-- begin Data extract --

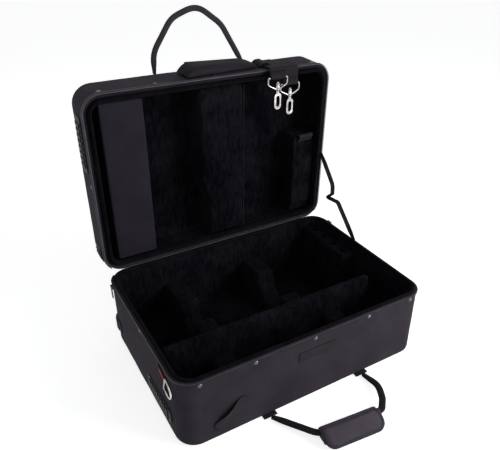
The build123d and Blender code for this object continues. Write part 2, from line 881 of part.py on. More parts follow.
save("base_shell", make_base_shell())
save("base_lining", make_base_lining())
save("base_lip", make_base_lip())
base_tape_low = rim - coil_height - tape_height
save("base_zip_tape", make_zip_tape(rim - coil_height, base_tape_low))
save("base_hinge_tape", make_hinge_tape(base_height - hinge_tape_relief - hinge_tape_height))
save("bay_divider", make_divider())
save("socket_block", make_socket_block())
back_low = divider_y + divider_thickness / 2
save(
    "back_bay_saddles",
    make_saddles(back_saddle_places, back_notch_radii, back_low, inner_y, back_saddle_top),
)
front_high = divider_y - divider_thickness / 2
save(
    "front_bay_saddles",
    make_saddles(front_saddle_places, front_notch_radii, -inner_y, front_high, front_saddle_top),
)
save("base_rivets", wall_rivets(base_height - rivet_below_rim))
save("front_patch", make_patch())
save("corner_pull", make_corner_pull())
save("strap_ring_tabs", make_ring_tabs())
save("side_tags", make_side_tags())
save("strap_ring_left", make_strap_ring(-1))
save("strap_ring_right", make_strap_ring(1))
save("base_end_foot", end_foot(end_foot_offset))
save("base_corner_feet", make_corner_feet(corner_foot_base_z))
save("base_handle_tabs", make_base_handle_tabs())
base_handle = make_base_handle()
save("base_handle", base_handle)
save("grip_wrap", make_grip_wrap() - base_handle)
save("grip_flap", make_grip_flap())
for side, name in ((-1, "left"), (1, "right")):
    save("zip_slider_" + name, make_slider(side))
    save("zip_pull_" + name, make_zip_pull(side))

save("lid_shell", opened(make_lid_shell()))
save("lid_lining", opened(make_lid_lining()))
save("lid_lip", opened(make_lid_lip()))
lid_tape_low = lid_rim + coil_height
save("lid_zip_tape", opened(make_zip_tape(lid_rim, lid_tape_low)))
save("lid_hinge_tape", opened(make_hinge_tape(base_height + hinge_tape_relief)))
save("lid_rivets", opened(wall_rivets(base_height + lid_rivet_above_rim)))
save("lid_end_foot", opened(end_foot(base_height + end_foot_lid_z)))
save("lid_corner_feet", opened(make_corner_feet(base_height + corner_foot_lid_z)))
save("lid_handle_tabs", opened(make_lid_handle_tabs()))
save("lid_handle", opened(make_lid_handle()))
save("lid_pocket", opened(make_lid_pocket()))
save("pocket_flap", opened(make_pocket_flap()))
save("hold_down_block", opened(make_hold_down_block()))
save("accessory_box", opened(make_accessory_box()))
save("box_door", opened(make_box_door()))
save("door_pull", opened(make_door_pull()))
save("strap_pad", opened(make_strap_pad()))
save("strap_webbing_first", opened(make_first_webbing()))
save("strap_webbing_second", opened(make_second_webbing()))
hooks = (
    ("first", ring_place(first_drop_x, first_ring_height, first_drop_end)),
    ("second", ring_place(second_drop_x, second_ring_height, second_drop_end)),
)
for name, place in hooks:
    save("hook_ring_" + name, opened(place * make_hook_ring()))
    save("hook_body_" + name, opened(place * make_hook_body()))
    save("hook_gate_" + name, opened(place * make_hook_gate()))
save("stay_strap", make_stay_strap())
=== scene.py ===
# %% [markdown]
# # A soft case with an open lid
#
# This lesson dresses a two-bay soft case for Blender. The hard facts (sizes, joints, where each
# piece sits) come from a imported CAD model, the frame. Blender adds what a CAD solid can't show:
# cloth that swells, plush that creases, webbing with an edge, a zip with teeth.
#
# The frame stays where it is. Each piece made here either stands for a CAD node or sits on one,
# and rides on one of the frame's bodies, so that it moves when the lid or a handle moves.

# %% Load the frame
import math
import time
import bmesh
import bpy
import numpy as np
from mathutils import Euler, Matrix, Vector, noise


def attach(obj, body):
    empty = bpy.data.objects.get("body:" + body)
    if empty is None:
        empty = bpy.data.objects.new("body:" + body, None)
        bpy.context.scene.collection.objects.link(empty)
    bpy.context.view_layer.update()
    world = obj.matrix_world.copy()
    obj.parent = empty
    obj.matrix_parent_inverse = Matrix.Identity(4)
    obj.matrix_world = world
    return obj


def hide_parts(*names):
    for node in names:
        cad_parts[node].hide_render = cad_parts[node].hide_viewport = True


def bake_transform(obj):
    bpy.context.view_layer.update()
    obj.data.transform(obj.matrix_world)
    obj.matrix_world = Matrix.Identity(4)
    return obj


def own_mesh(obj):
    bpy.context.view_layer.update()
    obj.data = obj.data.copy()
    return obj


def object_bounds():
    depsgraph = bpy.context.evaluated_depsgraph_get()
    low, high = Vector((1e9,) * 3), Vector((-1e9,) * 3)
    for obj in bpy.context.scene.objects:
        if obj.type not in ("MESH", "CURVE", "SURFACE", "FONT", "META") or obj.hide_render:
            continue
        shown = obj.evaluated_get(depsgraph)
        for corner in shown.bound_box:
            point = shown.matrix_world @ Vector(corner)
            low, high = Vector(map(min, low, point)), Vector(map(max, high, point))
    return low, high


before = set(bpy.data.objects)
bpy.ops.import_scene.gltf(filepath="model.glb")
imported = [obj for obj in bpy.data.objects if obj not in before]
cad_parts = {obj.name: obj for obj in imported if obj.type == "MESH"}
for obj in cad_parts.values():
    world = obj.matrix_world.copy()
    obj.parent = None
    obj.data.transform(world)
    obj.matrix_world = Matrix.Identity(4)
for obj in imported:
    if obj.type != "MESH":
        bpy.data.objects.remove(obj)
cad_low, cad_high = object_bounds()
print("box of the case:", [round(v, 3) for v in cad_low], [round(v, 3) for v in cad_high])

# %% [markdown]
# ## Camera, floor and light
#
# The picture was taken from the front left, about a metre and a quarter away, looking down. The
# camera could be turned towards the case by a constraint, but three plain angles are easier to
# keep. They come from the straight edges of the case in the picture. The lens shift is small and
# only centres the case as it is centred there.

# %% Place the camera
camera_data = bpy.data.cameras.new("camera")
camera_data.sensor_width = 36
camera_data.lens = 39.45
camera_data.shift_x = -0.0381
camera_data.shift_y = 0.0254
camera_data.clip_end = 20
camera = bpy.data.objects.new("camera", camera_data)
camera.location = (-0.4904, -0.8311, 0.8429)
camera.rotation_euler = Euler([math.radians(a) for a in (59.32, -0.551, -30.893)])
bpy.context.scene.collection.objects.link(camera)
bpy.context.scene.camera = camera
print("camera at", tuple(round(v, 3) for v in camera.location))

# %% [markdown]
# A studio gives soft light from big panels, so the lamps are wide area lights: a point lamp would
# throw hard shadows into the open case. The key stands at the right, and three weaker lamps lift
# the shadows in front, behind and at the left.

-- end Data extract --

> [What is being asked] Each line from the line containing "opened(make_corner_feet(base_height + corner_foot_lid_z)))" through the line containing "if empty is" is to be transcribed exactly, and no other line.

> [Correct response]
save("lid_corner_feet", opened(make_corner_feet(base_height + corner_foot_lid_z)))
save("lid_handle_tabs", opened(make_lid_handle_tabs()))
save("lid_handle", opened(make_lid_handle()))
save("lid_pocket", opened(make_lid_pocket()))
save("pocket_flap", opened(make_pocket_flap()))
save("hold_down_block", opened(make_hold_down_block()))
save("accessory_box", opened(make_accessory_box()))
save("box_door", opened(make_box_door()))
save("door_pull", opened(make_door_pull()))
save("strap_pad", opened(make_strap_pad()))
save("strap_webbing_first", opened(make_first_webbing()))
save("strap_webbing_second", opened(make_second_webbing()))
hooks = (
    ("first", ring_place(first_drop_x, first_ring_height, first_drop_end)),
    ("second", ring_place(second_drop_x, second_ring_height, second_drop_end)),
)
for name, place in hooks:
    save("hook_ring_" + name, opened(place * make_hook_ring()))
    save("hook_body_" + name, opened(place * make_hook_body()))
    save("hook_gate_" + name, opened(place * make_hook_gate()))
save("stay_strap", make_stay_strap())
=== scene.py ===
# %% [markdown]
# # A soft case with an open lid
#
# This lesson dresses a two-bay soft case for Blender. The hard facts (sizes, joints, where each
# piece sits) come from a imported CAD model, the frame. Blender adds what a CAD solid can't show:
# cloth that swells, plush that creases, webbing with an edge, a zip with teeth.
#
# The frame stays where it is. Each piece made here either stands for a CAD node or sits on one,
# and rides on one of the frame's bodies, so that it moves when the lid or a handle moves.

# %% Load the frame
import math
import time
import bmesh
import bpy
import numpy as np
from mathutils import Euler, Matrix, Vector, noise


def attach(obj, body):
    empty = bpy.data.objects.get("body:" + body)
    if empty is None:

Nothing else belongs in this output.